## Given exercise:
Copy all the material below, exactly as it stands.

>>>>>

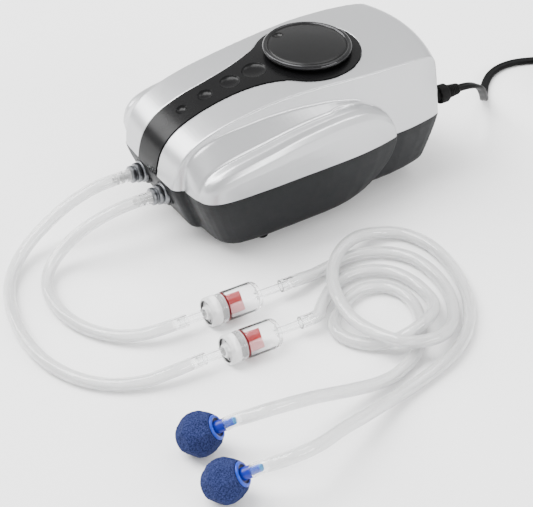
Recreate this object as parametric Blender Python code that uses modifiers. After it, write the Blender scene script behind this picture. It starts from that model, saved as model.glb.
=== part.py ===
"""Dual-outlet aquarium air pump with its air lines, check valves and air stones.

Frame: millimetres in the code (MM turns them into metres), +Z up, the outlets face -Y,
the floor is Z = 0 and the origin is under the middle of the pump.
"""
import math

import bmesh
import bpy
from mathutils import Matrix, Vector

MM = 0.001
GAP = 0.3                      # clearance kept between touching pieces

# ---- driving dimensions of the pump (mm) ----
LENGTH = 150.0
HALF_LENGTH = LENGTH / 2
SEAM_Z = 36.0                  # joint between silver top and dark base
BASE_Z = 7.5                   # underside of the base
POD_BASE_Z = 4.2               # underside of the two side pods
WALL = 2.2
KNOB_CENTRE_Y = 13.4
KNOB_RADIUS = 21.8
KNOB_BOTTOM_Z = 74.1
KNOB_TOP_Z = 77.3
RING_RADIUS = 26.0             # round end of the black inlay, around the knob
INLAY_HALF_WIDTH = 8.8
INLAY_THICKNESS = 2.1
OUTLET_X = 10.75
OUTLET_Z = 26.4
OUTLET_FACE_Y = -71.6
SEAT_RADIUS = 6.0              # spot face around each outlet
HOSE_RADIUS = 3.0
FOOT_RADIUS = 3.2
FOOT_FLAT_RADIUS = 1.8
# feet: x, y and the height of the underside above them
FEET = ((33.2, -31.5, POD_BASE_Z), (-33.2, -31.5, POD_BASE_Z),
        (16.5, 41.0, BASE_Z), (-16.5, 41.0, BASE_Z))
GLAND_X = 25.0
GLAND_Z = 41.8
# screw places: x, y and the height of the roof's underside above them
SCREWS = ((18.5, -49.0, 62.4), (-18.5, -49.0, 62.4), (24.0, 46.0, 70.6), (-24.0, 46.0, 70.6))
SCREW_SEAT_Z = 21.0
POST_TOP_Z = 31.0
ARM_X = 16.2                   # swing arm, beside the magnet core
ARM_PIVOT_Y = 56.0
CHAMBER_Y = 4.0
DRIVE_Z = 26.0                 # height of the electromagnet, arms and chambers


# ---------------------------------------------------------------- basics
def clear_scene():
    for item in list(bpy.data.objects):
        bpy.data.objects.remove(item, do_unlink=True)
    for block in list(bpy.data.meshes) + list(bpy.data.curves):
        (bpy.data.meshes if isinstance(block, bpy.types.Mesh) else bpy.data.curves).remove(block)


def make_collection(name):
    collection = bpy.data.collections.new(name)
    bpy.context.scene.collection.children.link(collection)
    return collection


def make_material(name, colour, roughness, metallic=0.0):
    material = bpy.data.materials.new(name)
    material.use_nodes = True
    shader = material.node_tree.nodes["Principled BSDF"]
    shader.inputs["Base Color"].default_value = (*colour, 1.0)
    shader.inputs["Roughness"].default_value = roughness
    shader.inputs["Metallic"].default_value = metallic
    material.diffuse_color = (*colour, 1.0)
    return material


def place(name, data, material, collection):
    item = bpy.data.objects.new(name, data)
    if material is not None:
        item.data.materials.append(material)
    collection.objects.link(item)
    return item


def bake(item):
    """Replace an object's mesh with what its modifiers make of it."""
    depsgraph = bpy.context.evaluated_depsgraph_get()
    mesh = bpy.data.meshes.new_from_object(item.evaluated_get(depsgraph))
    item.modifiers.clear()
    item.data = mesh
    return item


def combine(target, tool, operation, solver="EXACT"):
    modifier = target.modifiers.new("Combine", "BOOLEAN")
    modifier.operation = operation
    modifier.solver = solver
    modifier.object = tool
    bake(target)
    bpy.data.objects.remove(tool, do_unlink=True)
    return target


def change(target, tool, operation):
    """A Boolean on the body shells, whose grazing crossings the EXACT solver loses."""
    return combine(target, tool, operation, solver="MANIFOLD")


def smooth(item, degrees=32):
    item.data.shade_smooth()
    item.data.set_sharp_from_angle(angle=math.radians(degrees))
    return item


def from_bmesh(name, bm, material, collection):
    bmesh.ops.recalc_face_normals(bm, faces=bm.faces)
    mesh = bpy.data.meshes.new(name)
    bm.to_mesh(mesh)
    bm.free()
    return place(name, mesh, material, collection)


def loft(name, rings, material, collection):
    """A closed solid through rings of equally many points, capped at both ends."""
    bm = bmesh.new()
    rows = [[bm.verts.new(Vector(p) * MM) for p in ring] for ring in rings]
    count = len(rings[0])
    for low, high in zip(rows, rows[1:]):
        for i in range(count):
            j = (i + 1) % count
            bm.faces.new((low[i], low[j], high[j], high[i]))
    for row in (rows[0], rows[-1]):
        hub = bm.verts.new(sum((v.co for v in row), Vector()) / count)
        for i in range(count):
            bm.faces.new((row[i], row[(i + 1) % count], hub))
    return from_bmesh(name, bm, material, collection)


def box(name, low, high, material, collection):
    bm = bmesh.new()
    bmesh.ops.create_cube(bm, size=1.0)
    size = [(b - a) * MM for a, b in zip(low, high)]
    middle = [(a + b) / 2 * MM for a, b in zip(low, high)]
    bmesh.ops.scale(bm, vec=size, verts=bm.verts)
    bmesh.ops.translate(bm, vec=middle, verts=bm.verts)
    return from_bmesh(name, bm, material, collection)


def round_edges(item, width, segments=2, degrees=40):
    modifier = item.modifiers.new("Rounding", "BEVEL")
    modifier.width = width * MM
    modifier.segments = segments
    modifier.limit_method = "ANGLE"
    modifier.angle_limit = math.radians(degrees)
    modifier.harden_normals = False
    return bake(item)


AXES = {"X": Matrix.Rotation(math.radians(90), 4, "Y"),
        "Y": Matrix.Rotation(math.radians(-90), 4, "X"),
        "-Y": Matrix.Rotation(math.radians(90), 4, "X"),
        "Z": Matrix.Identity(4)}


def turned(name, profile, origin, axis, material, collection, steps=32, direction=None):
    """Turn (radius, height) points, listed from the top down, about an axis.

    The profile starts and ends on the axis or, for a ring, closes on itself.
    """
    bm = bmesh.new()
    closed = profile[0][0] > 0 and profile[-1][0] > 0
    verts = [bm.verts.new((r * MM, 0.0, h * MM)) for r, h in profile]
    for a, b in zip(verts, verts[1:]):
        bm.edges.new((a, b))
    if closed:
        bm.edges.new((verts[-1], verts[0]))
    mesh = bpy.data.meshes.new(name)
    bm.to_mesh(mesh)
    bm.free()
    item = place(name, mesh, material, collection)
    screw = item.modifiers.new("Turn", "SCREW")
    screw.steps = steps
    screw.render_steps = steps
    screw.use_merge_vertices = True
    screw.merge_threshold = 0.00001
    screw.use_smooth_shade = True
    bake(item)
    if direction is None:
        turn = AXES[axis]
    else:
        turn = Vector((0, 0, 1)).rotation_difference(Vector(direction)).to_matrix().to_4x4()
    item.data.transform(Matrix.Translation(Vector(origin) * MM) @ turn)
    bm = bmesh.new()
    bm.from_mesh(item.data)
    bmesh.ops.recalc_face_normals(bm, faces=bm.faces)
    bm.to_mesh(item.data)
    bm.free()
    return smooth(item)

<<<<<

## Output of the exercise:
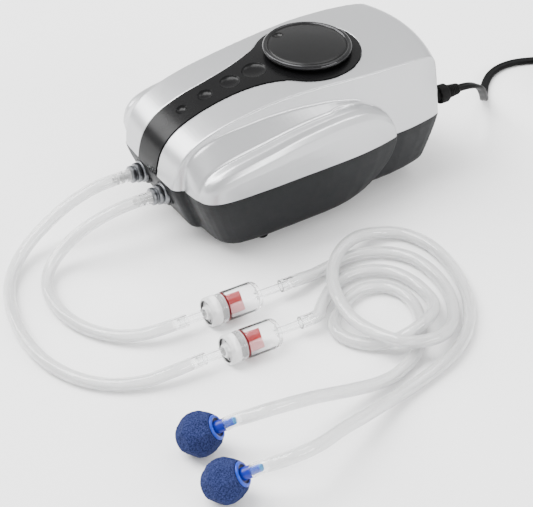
Recreate this object as parametric Blender Python code that uses modifiers. After it, write the Blender scene script behind this picture. It starts from that model, saved as model.glb.
=== part.py ===
"""Dual-outlet aquarium air pump with its air lines, check valves and air stones.

Frame: millimetres in the code (MM turns them into metres), +Z up, the outlets face -Y,
the floor is Z = 0 and the origin is under the middle of the pump.
"""
import math

import bmesh
import bpy
from mathutils import Matrix, Vector

MM = 0.001
GAP = 0.3                      # clearance kept between touching pieces

# ---- driving dimensions of the pump (mm) ----
LENGTH = 150.0
HALF_LENGTH = LENGTH / 2
SEAM_Z = 36.0                  # joint between silver top and dark base
BASE_Z = 7.5                   # underside of the base
POD_BASE_Z = 4.2               # underside of the two side pods
WALL = 2.2
KNOB_CENTRE_Y = 13.4
KNOB_RADIUS = 21.8
KNOB_BOTTOM_Z = 74.1
KNOB_TOP_Z = 77.3
RING_RADIUS = 26.0             # round end of the black inlay, around the knob
INLAY_HALF_WIDTH = 8.8
INLAY_THICKNESS = 2.1
OUTLET_X = 10.75
OUTLET_Z = 26.4
OUTLET_FACE_Y = -71.6
SEAT_RADIUS = 6.0              # spot face around each outlet
HOSE_RADIUS = 3.0
FOOT_RADIUS = 3.2
FOOT_FLAT_RADIUS = 1.8
# feet: x, y and the height of the underside above them
FEET = ((33.2, -31.5, POD_BASE_Z), (-33.2, -31.5, POD_BASE_Z),
        (16.5, 41.0, BASE_Z), (-16.5, 41.0, BASE_Z))
GLAND_X = 25.0
GLAND_Z = 41.8
# screw places: x, y and the height of the roof's underside above them
SCREWS = ((18.5, -49.0, 62.4), (-18.5, -49.0, 62.4), (24.0, 46.0, 70.6), (-24.0, 46.0, 70.6))
SCREW_SEAT_Z = 21.0
POST_TOP_Z = 31.0
ARM_X = 16.2                   # swing arm, beside the magnet core
ARM_PIVOT_Y = 56.0
CHAMBER_Y = 4.0
DRIVE_Z = 26.0                 # height of the electromagnet, arms and chambers


# ---------------------------------------------------------------- basics
def clear_scene():
    for item in list(bpy.data.objects):
        bpy.data.objects.remove(item, do_unlink=True)
    for block in list(bpy.data.meshes) + list(bpy.data.curves):
        (bpy.data.meshes if isinstance(block, bpy.types.Mesh) else bpy.data.curves).remove(block)


def make_collection(name):
    collection = bpy.data.collections.new(name)
    bpy.context.scene.collection.children.link(collection)
    return collection


def make_material(name, colour, roughness, metallic=0.0):
    material = bpy.data.materials.new(name)
    material.use_nodes = True
    shader = material.node_tree.nodes["Principled BSDF"]
    shader.inputs["Base Color"].default_value = (*colour, 1.0)
    shader.inputs["Roughness"].default_value = roughness
    shader.inputs["Metallic"].default_value = metallic
    material.diffuse_color = (*colour, 1.0)
    return material


def place(name, data, material, collection):
    item = bpy.data.objects.new(name, data)
    if material is not None:
        item.data.materials.append(material)
    collection.objects.link(item)
    return item


def bake(item):
    """Replace an object's mesh with what its modifiers make of it."""
    depsgraph = bpy.context.evaluated_depsgraph_get()
    mesh = bpy.data.meshes.new_from_object(item.evaluated_get(depsgraph))
    item.modifiers.clear()
    item.data = mesh
    return item


def combine(target, tool, operation, solver="EXACT"):
    modifier = target.modifiers.new("Combine", "BOOLEAN")
    modifier.operation = operation
    modifier.solver = solver
    modifier.object = tool
    bake(target)
    bpy.data.objects.remove(tool, do_unlink=True)
    return target


def change(target, tool, operation):
    """A Boolean on the body shells, whose grazing crossings the EXACT solver loses."""
    return combine(target, tool, operation, solver="MANIFOLD")


def smooth(item, degrees=32):
    item.data.shade_smooth()
    item.data.set_sharp_from_angle(angle=math.radians(degrees))
    return item


def from_bmesh(name, bm, material, collection):
    bmesh.ops.recalc_face_normals(bm, faces=bm.faces)
    mesh = bpy.data.meshes.new(name)
    bm.to_mesh(mesh)
    bm.free()
    return place(name, mesh, material, collection)


def loft(name, rings, material, collection):
    """A closed solid through rings of equally many points, capped at both ends."""
    bm = bmesh.new()
    rows = [[bm.verts.new(Vector(p) * MM) for p in ring] for ring in rings]
    count = len(rings[0])
    for low, high in zip(rows, rows[1:]):
        for i in range(count):
            j = (i + 1) % count
            bm.faces.new((low[i], low[j], high[j], high[i]))
    for row in (rows[0], rows[-1]):
        hub = bm.verts.new(sum((v.co for v in row), Vector()) / count)
        for i in range(count):
            bm.faces.new((row[i], row[(i + 1) % count], hub))
    return from_bmesh(name, bm, material, collection)


def box(name, low, high, material, collection):
    bm = bmesh.new()
    bmesh.ops.create_cube(bm, size=1.0)
    size = [(b - a) * MM for a, b in zip(low, high)]
    middle = [(a + b) / 2 * MM for a, b in zip(low, high)]
    bmesh.ops.scale(bm, vec=size, verts=bm.verts)
    bmesh.ops.translate(bm, vec=middle, verts=bm.verts)
    return from_bmesh(name, bm, material, collection)


def round_edges(item, width, segments=2, degrees=40):
    modifier = item.modifiers.new("Rounding", "BEVEL")
    modifier.width = width * MM
    modifier.segments = segments
    modifier.limit_method = "ANGLE"
    modifier.angle_limit = math.radians(degrees)
    modifier.harden_normals = False
    return bake(item)


AXES = {"X": Matrix.Rotation(math.radians(90), 4, "Y"),
        "Y": Matrix.Rotation(math.radians(-90), 4, "X"),
        "-Y": Matrix.Rotation(math.radians(90), 4, "X"),
        "Z": Matrix.Identity(4)}


def turned(name, profile, origin, axis, material, collection, steps=32, direction=None):
    """Turn (radius, height) points, listed from the top down, about an axis.

    The profile starts and ends on the axis or, for a ring, closes on itself.
    """
    bm = bmesh.new()
    closed = profile[0][0] > 0 and profile[-1][0] > 0
    verts = [bm.verts.new((r * MM, 0.0, h * MM)) for r, h in profile]
    for a, b in zip(verts, verts[1:]):
        bm.edges.new((a, b))
    if closed:
        bm.edges.new((verts[-1], verts[0]))
    mesh = bpy.data.meshes.new(name)
    bm.to_mesh(mesh)
    bm.free()
    item = place(name, mesh, material, collection)
    screw = item.modifiers.new("Turn", "SCREW")
    screw.steps = steps
    screw.render_steps = steps
    screw.use_merge_vertices = True
    screw.merge_threshold = 0.00001
    screw.use_smooth_shade = True
    bake(item)
    if direction is None:
        turn = AXES[axis]
    else:
        turn = Vector((0, 0, 1)).rotation_difference(Vector(direction)).to_matrix().to_4x4()
    item.data.transform(Matrix.Translation(Vector(origin) * MM) @ turn)
    bm = bmesh.new()
    bm.from_mesh(item.data)
    bmesh.ops.recalc_face_normals(bm, faces=bm.faces)
    bm.to_mesh(item.data)
    bm.free()
    return smooth(item)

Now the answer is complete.